SET TASK: Using the data that follows, return exactly the lines from the one that contains "stud_blank();" through the one that contains "imported = [obj", ends included.

== DATASET ENTRIES

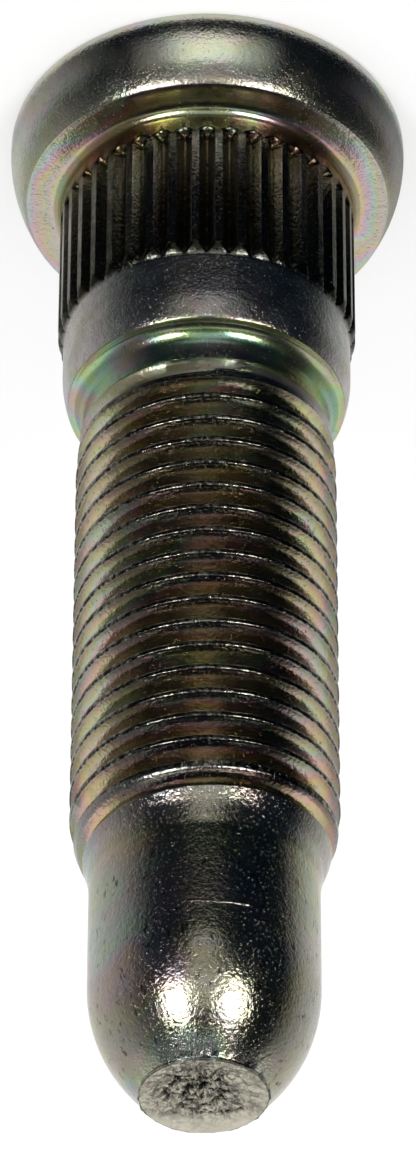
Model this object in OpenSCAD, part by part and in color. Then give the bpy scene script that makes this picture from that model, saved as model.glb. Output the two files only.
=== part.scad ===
// Wheel stud: forged head, knurled shank that is pressed into a hub from behind, rolled thread, lead-in nose.
// It stands on the outer face of its head. The origin is the middle of that face, and +Z runs to the tip.

/* [Head] */
// Largest diameter of the head
head_d = 21.7; // [20.8:0.1:26]
// Height of the head, from its outer face to its seat
head_h = 4.65; // [3:0.05:7]
// Diameter of the seat's sharp outer edge
seat_d = 19.9; // [18.8:0.1:20.6]
// Height of the head's widest line over its outer face
belly_h = 1; // [0.6:0.1:1.6]
// Rounding of the outer face's edge
face_round = 0.4; // [0.2:0.05:0.5]
// Fillet between the seat and the shank
seat_fillet = 0.7; // [0.4:0.05:1.4]

/* [Knurl] */
// Diameter over the knurl's crests, a press fit in the hub
knurl_d = 16.1; // [15.8:0.1:16.6]
// Length of the knurled shank, from the seat
knurl_h = 10.05; // [7:0.05:13]
// Length over which the crests fall away to the collar
knurl_lead = 0.7; // [0.4:0.05:1.5]
// Number of grooves, cut straight along the shank
serrations = 40; // [30:1:44]
// Depth of a groove
groove_depth = 0.42; // [0.2:0.02:0.5]
// Width of a groove at the crests
groove_w = 0.86; // [0.5:0.02:0.94]
// Height at which the grooves run out, over the seat
groove_start = 1.4; // [1.3:0.05:2.5]

/* [Collar and neck] */
// Diameter of the smooth pilot collar
collar_d = 15.5; // [15:0.1:15.7]
// Length of the collar
collar_h = 4.3; // [2.5:0.1:8]
// Length over which the collar rounds down to its end edge
collar_round_h = 1.9; // [1:0.1:2.2]
// Diameter of the collar's end edge
collar_edge_d = 14.88; // [14.4:0.02:14.96]
// Diameter of the neck, the plain blank before the thread
neck_d = 13; // [12.4:0.1:13.2]
// Length of the neck
neck_h = 2.35; // [1.9:0.05:6]
// Fillet between the collar's end and the neck
neck_fillet = 0.85; // [0.3:0.05:0.9]

/* [Thread] */
// Diameter over the thread's full crests, of a nominal 14 mm
thread_d = 13.86; // [13.7:0.02:14]
// Pitch of the right-hand thread
pitch = 1.5; // [1.25:0.25:2]
// Length of the thread with its crests, from the first ridge
thread_h = 25.3; // [15:0.1:40]
// Length of the taper where the thread runs out to the nose
taper_h = 4.2; // [3:0.1:6]

/* [Nose] */
// Diameter of the smooth nose
nose_d = 11.76; // [11:0.02:11.9]
// Length of the nose's straight part
nose_straight = 6.15; // [3:0.05:12]
// Radius of the nose's rounding
nose_r = 8.6; // [7.5:0.1:12]
// Length of the rounding, up to the cropped end
nose_round_h = 6.2; // [4:0.05:6.5]
// Thickness of the torn disc left where the end was cropped
crop_h = 0.25; // [0.1:0.05:0.5]

/* [Hidden] */

$fn = 72;
overlap = 0.01;

// Heights along the stud
seat_z = head_h;
knurl_end_z = seat_z + knurl_h;
collar_end_z = knurl_end_z + collar_h;
thread_z = collar_end_z + neck_h;
thread_end_z = thread_z + thread_h;
nose_z = thread_end_z + taper_h;
nose_round_z = nose_z + nose_straight;
crop_z = nose_round_z + nose_round_h;

// Radii
head_r = head_d / 2;
seat_r = seat_d / 2;
knurl_r = knurl_d / 2;
collar_r = collar_d / 2;
collar_edge_r = collar_edge_d / 2;
neck_r = neck_d / 2;
thread_r = thread_d / 2;
plain_nose_r = nose_d / 2;
crop_r = plain_nose_r - nose_r + sqrt(nose_r * nose_r - nose_round_h * nose_round_h);
side_drop = head_r - seat_r;
side_h = seat_z - belly_h;
side_r = (side_h * side_h + side_drop * side_drop) / (2 * side_drop);
seat_blend = min(seat_fillet, (seat_r - knurl_r) * 0.7);
neck_blend = min(neck_fillet, collar_edge_r - neck_r - 0.05);

// The thread's first turns are rolled low, and its last ones lie on the taper
low_crest = 0.18;
rise_h = 0.3;
fill_h = 2.6;
taper_shoulder = 0.25;
taper_foot = 0.17;

// Thread form: flanks at 60 degrees to each other and a narrow flat root
thread_depth = 0.6134 * pitch - 0.04;
root_r = thread_r - thread_depth;
root_half_w = pitch / 16 + 0.02;
flank = tan(30);
cut_r = thread_r + 0.17;
turn_steps = 24;
start_angle = -125;
run_in_steps = 3;

// A forged barrel side between the flat outer face and the seat
module head_section() {
    intersection() {
        hull() {
            translate([head_r - side_r, belly_h]) circle(r = side_r);
            square([seat_r - seat_blend, seat_z]);
        }
        square([head_r + 1, seat_z]);
        union() {
            square([head_r - face_round, seat_z]);
            translate([0, face_round]) square([head_r + 1, seat_z]);
            translate([head_r - face_round - 0.05, face_round]) circle(r = face_round);
        }
    }
}

// The shank over the seat, with its fillet, before the knurl's grooves are cut
module shank_section() {
    difference() {
        translate([0, seat_z - overlap]) square([knurl_r + seat_blend, seat_blend + overlap]);
        translate([knurl_r + seat_blend, seat_z + seat_blend]) circle(r = seat_blend);
    }
    polygon([
        [0, seat_z], [knurl_r, seat_z + seat_blend], [knurl_r, knurl_end_z - knurl_lead],
        [collar_r, knurl_end_z], [0, knurl_end_z]
    ]);
}

// The smooth collar, whose rounded end drops to the neck
module collar_section() {
    round_r = (collar_round_h * collar_round_h + pow(collar_r - collar_edge_r, 2)) / (2 * (collar_r - collar_edge_r));
    translate([0, knurl_end_z - 1]) square([collar_r, 1 + collar_h - collar_round_h]);
    intersection() {
        translate([0, collar_end_z - collar_round_h - overlap]) square([collar_r, collar_round_h + overlap]);
        translate([collar_r - round_r, collar_end_z - collar_round_h]) circle(r = round_r);
    }
    difference() {
        translate([0, collar_end_z - overlap]) square([neck_r + neck_blend, neck_blend + overlap]);
        translate([neck_r + neck_blend, collar_end_z + neck_blend]) circle(r = neck_blend);
    }
}

// The blank that the thread is rolled on, from the neck to the nose
module thread_section() {
    polygon([
        [0, collar_end_z], [neck_r, collar_end_z], [neck_r, thread_z - rise_h], [thread_r - low_crest, thread_z],
        [thread_r, thread_z + fill_h], [thread_r, thread_end_z],
        [thread_r - taper_shoulder, thread_end_z + taper_h * 0.35],
        [plain_nose_r + taper_foot, nose_z - taper_h * 0.25], [plain_nose_r, nose_z], [0, nose_z]
    ]);
}

// The smooth nose, rounded to the torn disc at its end
module nose_section() {
    translate([0, nose_z - overlap]) square([plain_nose_r, nose_straight + overlap]);
    intersection() {
        translate([0, nose_round_z - overlap]) square([plain_nose_r, nose_round_h + overlap]);
        translate([plain_nose_r - nose_r, nose_round_z]) circle(r = nose_r);
    }
    translate([0, crop_z - overlap]) square([crop_r, crop_h + overlap]);
}

module stud_blank() {
    rotate_extrude() {
        head_section();
        shank_section();
        collar_section();
        thread_section();
        nose_section();
    }
}

// One straight V groove of the knurl, with the round mark where it runs out near the seat
module knurl_groove() {
    reach = 0.3;
    v_w = groove_w * (groove_depth + reach) / groove_depth;
    bottom_r = knurl_r - groove_depth;
    from_z = seat_z + groove_start;
    translate([0, 0, from_z + 0.3]) linear_extrude(knurl_h - groove_start - 0.2)
        polygon([[bottom_r, 0], [knurl_r + reach, -v_w / 2], [knurl_r + reach, v_w / 2]]);
    translate([bottom_r + 0.08, 0, from_z + 0.3]) rotate([0, 90, 0])
        cylinder(r1 = 0.12, r2 = 0.45, h = reach + groove_depth);
}

// A cross-section of the thread's groove, turned about the stud by a and raised to z
function groove_points(a, z, bottom_r) =
    let (half_w = root_half_w + (cut_r - bottom_r) * flank)
    [for (p = [[bottom_r, -root_half_w], [cut_r, -half_w], [cut_r, half_w], [bottom_r, root_half_w]])
        [p[0] * cos(a), p[0] * sin(a), z + p[1]]];

// The right-hand groove of the thread, which deepens from the neck and leaves through the taper
module thread_groove() {
    n = ceil((nose_z + 0.3 - thread_z) / pitch * turn_steps);
    points = [for (i = [0 : n]) each groove_points(
        start_angle + i * 360 / turn_steps, thread_z + 0.12 + i * pitch / turn_steps,
        root_r + max(0, 1 - i / run_in_steps) * thread_depth)];
    faces = concat(
        [[3, 2, 1, 0]],
        [for (i = [0 : n - 1], j = [0 : 3])
            let (a = i * 4 + j, b = i * 4 + (j + 1) % 4)
            each [[a, b + 4, a + 4], [a, b, b + 4]]],
        [[n * 4, n * 4 + 1, n * 4 + 2, n * 4 + 3]]
    );
    polyhedron(points, faces, convexity = 20);
}

module wheel_stud() {
    color("darkkhaki") difference() {
        stud_blank();
        for (i = [0 : serrations - 1]) rotate([0, 0, -90 + i * 360 / serrations]) knurl_groove();
        thread_groove();
    }
}

wheel_stud();
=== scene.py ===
import math

import bpy
from mathutils import Matrix, Vector


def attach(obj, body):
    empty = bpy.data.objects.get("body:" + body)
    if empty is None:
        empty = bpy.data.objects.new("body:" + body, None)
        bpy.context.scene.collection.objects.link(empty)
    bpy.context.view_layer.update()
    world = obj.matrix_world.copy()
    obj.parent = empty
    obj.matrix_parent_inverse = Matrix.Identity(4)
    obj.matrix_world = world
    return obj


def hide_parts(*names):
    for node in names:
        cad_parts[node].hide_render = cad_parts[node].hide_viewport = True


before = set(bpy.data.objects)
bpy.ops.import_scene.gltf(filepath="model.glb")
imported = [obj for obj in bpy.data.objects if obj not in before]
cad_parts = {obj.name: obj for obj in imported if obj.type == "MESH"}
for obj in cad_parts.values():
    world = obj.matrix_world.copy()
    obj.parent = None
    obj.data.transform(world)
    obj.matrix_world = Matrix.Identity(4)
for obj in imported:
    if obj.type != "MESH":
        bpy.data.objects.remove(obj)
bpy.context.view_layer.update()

# The blank
# A steel bar, upset at one end into a round head and turned or drawn down to its collar, neck and nose.
# Its outline is drawn here once, as radius and height in millimetres, from the middle of the head's outer
# face to the middle of the cropped end. The knurl, the thread and the torn end are formed on it further down.


def turned_arc(centre, radius, start, stop, steps):
    """Points of an arc in the outline; centre is (radius, height) and angles are in degrees."""
    points = []
    for step in range(steps + 1):
        angle = math.radians(start + (stop - start) * step / steps)
        points.append((centre[0] + radius * math.cos(angle), centre[1] + radius * math.sin(angle)))
    return points


def even_heights(low, high, steps):
    return [low + (high - low) * step / steps for step in range(steps + 1)]


seat_height = 4.65
tip_height = 63.45
tip_radius = 3.15

head_outline = [(0, 0), (3.5, 0), (7, 0), (9.6, 0), (10.2, 0)]
head_outline += turned_arc((10.4, 0.4), 0.4, -90, -15, 4)
head_outline += turned_arc((3.0, 1.0), 7.85, -3.4, 27.1, 11)
head_outline += [(9.925, 4.635), (9.88, 4.655), (9.6, seat_height), (9.2, seat_height)]
head_outline += turned_arc((8.75, 5.35), 0.7, -90, -180, 11)

knurl_heights = even_heights(5.9, 6.9, 10) + even_heights(7.4, 13.6, 8) + even_heights(13.9, 14.85, 9)
knurl_outline = []
for height in knurl_heights:
    fall = min(max((height - 13.95) / 0.8, 0), 1)
    knurl_outline.append((8.05 - 0.3 * fall ** 2.4, height))

collar_outline = [(7.75, 15.1), (7.75, 15.9), (7.745, 16.6)]
collar_outline += turned_arc((1.76, 17.1), 5.98, 0.5, 18.3, 8)
collar_outline += [(7.4, 19.03), (7.24, 19.04)]
collar_outline += turned_arc((7.57, 20.02), 1.07, -112, -180, 9)
collar_outline += [(6.5, 20.3), (6.5, 20.7), (6.5, 20.9)]

nose_outline = [(5.88, 51.0)] + [(5.88, height) for height in even_heights(51.2, 57.0, 7)]
nose_outline += turned_arc((-2.72, 57.0), 8.6, 3, 45.9, 15)

torn_rings = 24
torn_outline = [(3.23, 63.22), (3.28, 63.28), (3.3, 63.37), (3.25, 63.43), (tip_radius, tip_height)]
torn_outline += [(tip_radius * (1 - ring / torn_rings), tip_height) for ring in range(1, torn_rings + 1)]

# Heights of the rows along one pitch of the thread, from the middle of its groove
pitch = 1.5
groove_foot = pitch / 16 + 0.02
groove_rows = [-0.65, -0.6, -0.36, -groove_foot, groove_foot, 0.36, 0.6, 0.65]
thread_low = collar_outline[-1][1]
thread_high = nose_outline[0][1]
first_groove = 21.597
thread_outline = []
for turn in range(-2, 21):
    for row in groove_rows:
        height = first_groove + turn * pitch + row
        if thread_low - pitch < height < thread_high:
            thread_outline.append((6.5, height))

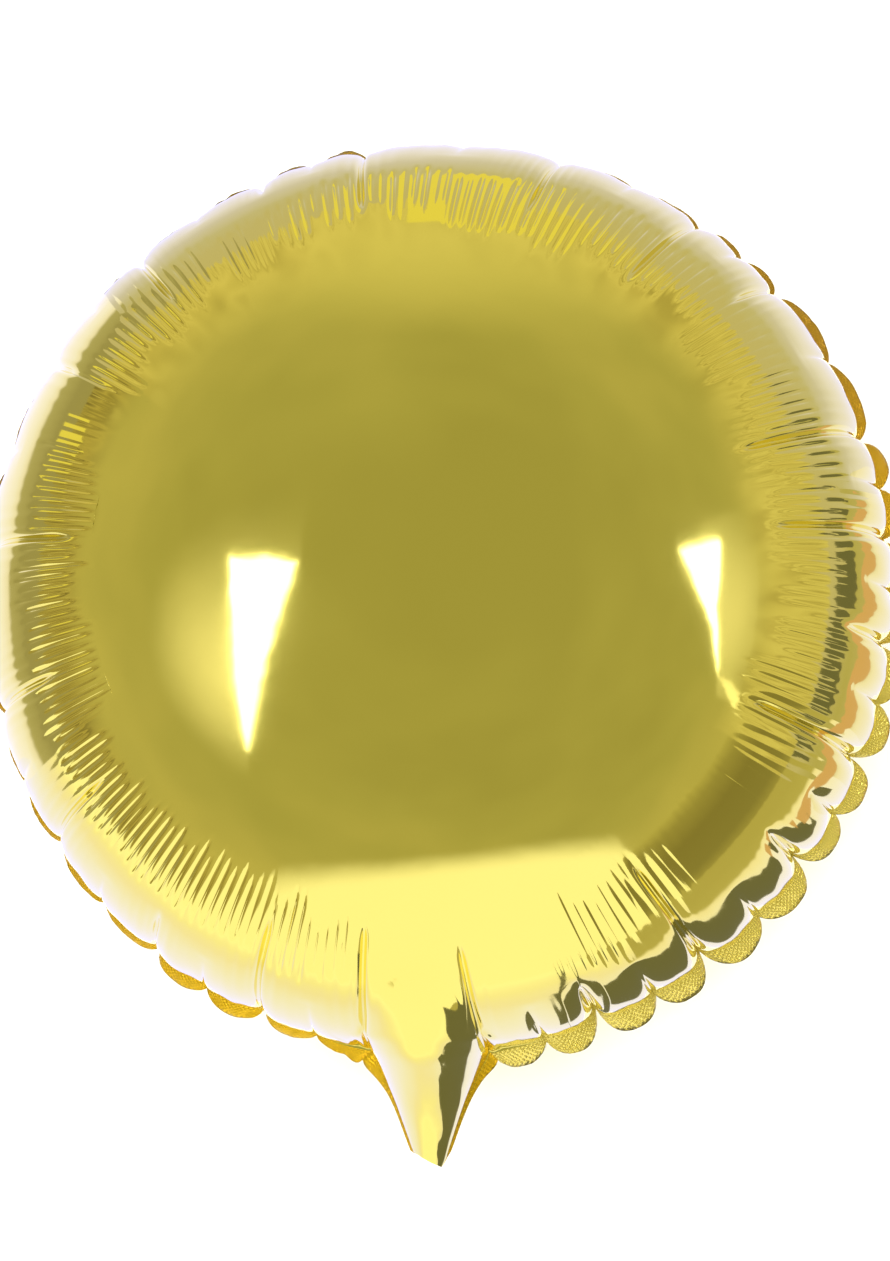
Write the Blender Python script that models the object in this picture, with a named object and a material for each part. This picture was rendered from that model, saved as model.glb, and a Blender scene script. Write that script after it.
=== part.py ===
"""A round gold foil balloon lying on its back, its neck towards -Y and its front facing up.

Two round sheets of metallised film are welded round the rim and blown up through the neck. The film
can't stretch, so the rim shrinks and gathers: deep pleats divide it into puffed lobes, short tucks
notch the lobes, and the flat weld band ruffles between them. The sealed envelope is one solid.
Angles run round the balloon from the neck, anticlockwise as seen from the front.
"""

import functools
import math

import bmesh
import bpy

# Driving sizes, in metres
SEAM_RADIUS = 0.168  # inflated, from the axis to the weld at a lobe's crest
BAND_WIDTH = 0.0068  # the flat weld band outside the seam
BAND_ROOT = 0.0022  # thickness where the band leaves the seam
BAND_EDGE = 0.0008  # thickness at the band's cut edge
NECK_LENGTH = 0.0395  # from the seam circle to the cut end
NECK_ROOT_WIDTH = 0.0385
NECK_END_WIDTH = 0.0105
NECK_FLARE = 0.0045  # what each side of the neck adds as it runs into the lobes
NECK_FLARE_RUN = 0.006
NECK_SOFTNESS = 0.011  # how far the dome's curve is softened so that it runs on along the neck
NECK_SINK = 0.012  # how far under the sheet the neck's ridge lies where it starts
NECK_END_SHARE = 0.2  # share of that curve's height that the neck's end keeps
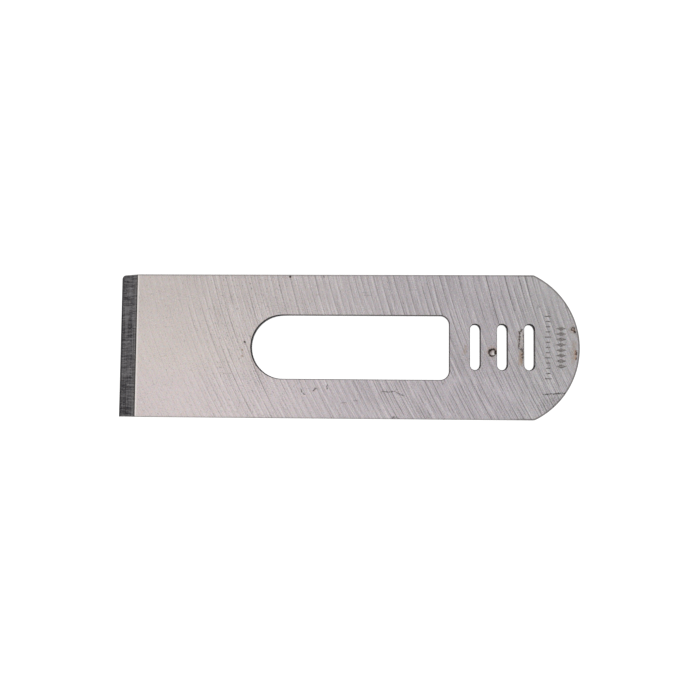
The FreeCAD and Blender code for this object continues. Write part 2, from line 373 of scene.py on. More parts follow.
# The walls were made first, rim by rim, then the upper face and last the back.
def pickFinish(face, number, wallEnds, upperFaces):
    middle = face.calc_center_median() / mm
    nearlyLevel = 0.98
    if number < wallEnds[-1] and abs(face.normal.z) < nearlyLevel:
        return "side" if number < wallEnds[0] else "punched"
    if number < upperFaces and face.normal.z > 0:
        if middle.x < heelX:
            return "bevel"
        if any(stampShare(stamp, middle.x, middle.y) > 0 for stamp in stamps):
            return "stamped"
    return "ground"


def makeIron():
    chance = random.Random(7)
    quiteLevel = 0.999999
    mesh = bmesh.new()
    step = meshing["loopStep"]
    loops = [(outerLoop(step), iron["rimRadius"], False),
             (longSlotLoop(step), longSlot["rimRadius"], True)]
    loops += [(crossSlotLoop(x, step), crossSlots["rimRadius"], True) for x in crossX]
    upperRims, lowerRims, wallEnds = [], [], []
    for loop, radius, punched in loops:
        upper, lower = buildWall(mesh, loop, radius, punched, chance)
        upperRims.append(upper)
        lowerRims.append(lower)
        wallEnds.append(len(mesh.faces))

    marked = markedPlaces()
    grid = [point for point in looseGrid(meshing["gridStep"], meshing["gridClear"], chance)
            if abs(point.x - heelX) > meshing["heelClear"]
            and all((point - middle).length > reach for middle, reach in marked)]
    heelEnd = halfWidth - iron["rimRadius"] - meshing["rimLand"]
    heelCount = round(2 * heelEnd / step)
    heel = [Vector((heelX, -heelEnd + 2 * heelEnd * i / heelCount)) for i in range(heelCount + 1)]
    fillFace(mesh, upperRims, grid + hollowRings() + stampPoints(), heel, upperHeight, True)
    upperFaces = len(mesh.faces)
    backGrid = looseGrid(meshing["backStep"], meshing["backClear"], chance)
    fillFace(mesh, lowerRims, backGrid, [], lambda x, y: 0.0, False)

    mesh.normal_update()
    for number, face in enumerate(mesh.faces):
        level = number >= wallEnds[-1] and abs(face.normal.z) >= quiteLevel
        face.smooth = not level                 # level faces shade evenly only when flat
        face.material_index = slotOf[pickFinish(face, number, wallEnds, upperFaces)]
    heelKinds = {slotOf["ground"], slotOf["bevel"]}
    for edge in mesh.edges:
        if {face.material_index for face in edge.link_faces} == heelKinds:
            edge.smooth = False                 # the heel stays crisp
    data = bpy.data.meshes.new(iron["name"])
    mesh.to_mesh(data)
    mesh.free()
    piece = bpy.data.objects.new(iron["name"], data)
    scene.collection.objects.link(piece)
    print(f"iron: {len(data.polygons)} faces")
    return piece


# Small helpers for building materials.
def addNode(tree, kind, inputs=None, **settings):
    made = tree.nodes.new(kind)
    for name, value in settings.items():
        setattr(made, name, value)
    for name, value in (inputs or {}).items():
        if isinstance(value, bpy.types.NodeSocket):
            tree.links.new(value, made.inputs[name])
        else:
            made.inputs[name].default_value = value
    return made


def calc(tree, operation, first, second=0.0, clamp=False):
    return addNode(tree, "ShaderNodeMath", {0: first, 1: second}, operation=operation,
                   use_clamp=clamp).outputs[0]


def fade(tree, value, start, end, low=0.0, high=1.0):
    return addNode(tree, "ShaderNodeMapRange", {"Value": value, "From Min": start, "From Max": end,
                   "To Min": low, "To Max": high}, interpolation_type="SMOOTHSTEP").outputs[0]


def blendColour(tree, share, first, second, blendType="MIX"):
    made = addNode(tree, "ShaderNodeMix", data_type="RGBA", blend_type=blendType)
    for socket, value in ((made.inputs[0], share), (made.inputs[6], first), (made.inputs[7], second)):
        if isinstance(value, bpy.types.NodeSocket):
            tree.links.new(value, socket)
        else:
            socket.default_value = value
    return made.outputs[2]


def noiseAt(tree, first, second, scaleFirst, scaleSecond, offset=0.0, detail=2.0, rough=0.5):
    place = addNode(tree, "ShaderNodeCombineXYZ", {
        "X": calc(tree, "MULTIPLY", first, scaleFirst),
        "Y": calc(tree, "MULTIPLY", second, scaleSecond), "Z": offset})
    return addNode(tree, "ShaderNodeTexNoise", {"Vector": place.outputs[0], "Scale": 1.0,
                   "Detail": detail, "Roughness": rough}).outputs["Fac"]


def newMaterial(name):
    material = bpy.data.materials.new(name)
    material.use_nodes = True
    tree = material.node_tree
    tree.nodes.clear()
    shader = addNode(tree, "ShaderNodeBsdfPrincipled")
    output = addNode(tree, "ShaderNodeOutputMaterial")
    tree.links.new(shader.outputs[0], output.inputs[0])
    place = addNode(tree, "ShaderNodeTexCoord").outputs["Object"]
    scaled = addNode(tree, "ShaderNodeVectorMath", {0: place, "Scale": 1 / mm}, operation="SCALE")
    split = addNode(tree, "ShaderNodeSeparateXYZ", {0: scaled.outputs[0]})
    return material, tree, shader, split.outputs[0], split.outputs[1], split.outputs[2]


def addBump(tree, shader, strength, depth, relief):
    bump = addNode(tree, "ShaderNodeBump", {"Strength": strength, "Distance": depth * mm,
                                            "Height": relief})
    tree.links.new(bump.outputs[0], shader.inputs["Normal"])


grinding = {
    "arcRadius": 131.0,         # the wheel's track over the face
    "arcCentreY": 48.0,
    "pitch": 1.58,              # between chatter lines
    "warm": (0.67, 0.62, 0.59, 1),          # towards the edge,
    "cool": (0.505, 0.476, 0.498, 1),       # towards the cross slots
    "tail": (0.50, 0.487, 0.492, 1),        # and past them
    "dark": (0.17, 0.16, 0.165, 1),
    "light": (0.88, 0.86, 0.86, 1),
    "lowerTint": (1.01, 1.0, 1.045, 1),     # over the side at -Y
    "lowerTailTint": (1.075, 1.08, 1.05, 1),    # and again over its tail end
    # a painted highlight: the bright line on the face just past the bevel's heel, and how strong it
    # is
    "heel": (0.98, 0.96, 0.93, 1),
    "paintedHeelGlint": 0.5,
    # painted shade along the outer rim
    "paintedRimShade": (0.16, 0.145, 0.14, 1),
    "rimShadeWidth": (0.3, 0.5),                # where the painted rim shade starts to fade and where it ends
    "brushed": 0.45,
    "roughness": (0.30, 0.10),              # the least, and what the scratches add
    "relief": {"lines": 0.4, "fine": 0.5, "hair": 0.06},
    "reliefDepth": 0.004,
}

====

SOLUTION TO THIS PROBLEM:
        stud_blank();
        for (i = [0 : serrations - 1]) rotate([0, 0, -90 + i * 360 / serrations]) knurl_groove();
        thread_groove();
    }
}

wheel_stud();
=== scene.py ===
import math

import bpy
from mathutils import Matrix, Vector


def attach(obj, body):
    empty = bpy.data.objects.get("body:" + body)
    if empty is None:
        empty = bpy.data.objects.new("body:" + body, None)
        bpy.context.scene.collection.objects.link(empty)
    bpy.context.view_layer.update()
    world = obj.matrix_world.copy()
    obj.parent = empty
    obj.matrix_parent_inverse = Matrix.Identity(4)
    obj.matrix_world = world
    return obj


def hide_parts(*names):
    for node in names:
        cad_parts[node].hide_render = cad_parts[node].hide_viewport = True


before = set(bpy.data.objects)
bpy.ops.import_scene.gltf(filepath="model.glb")
imported = [obj for obj in bpy.data.objects if obj not in before]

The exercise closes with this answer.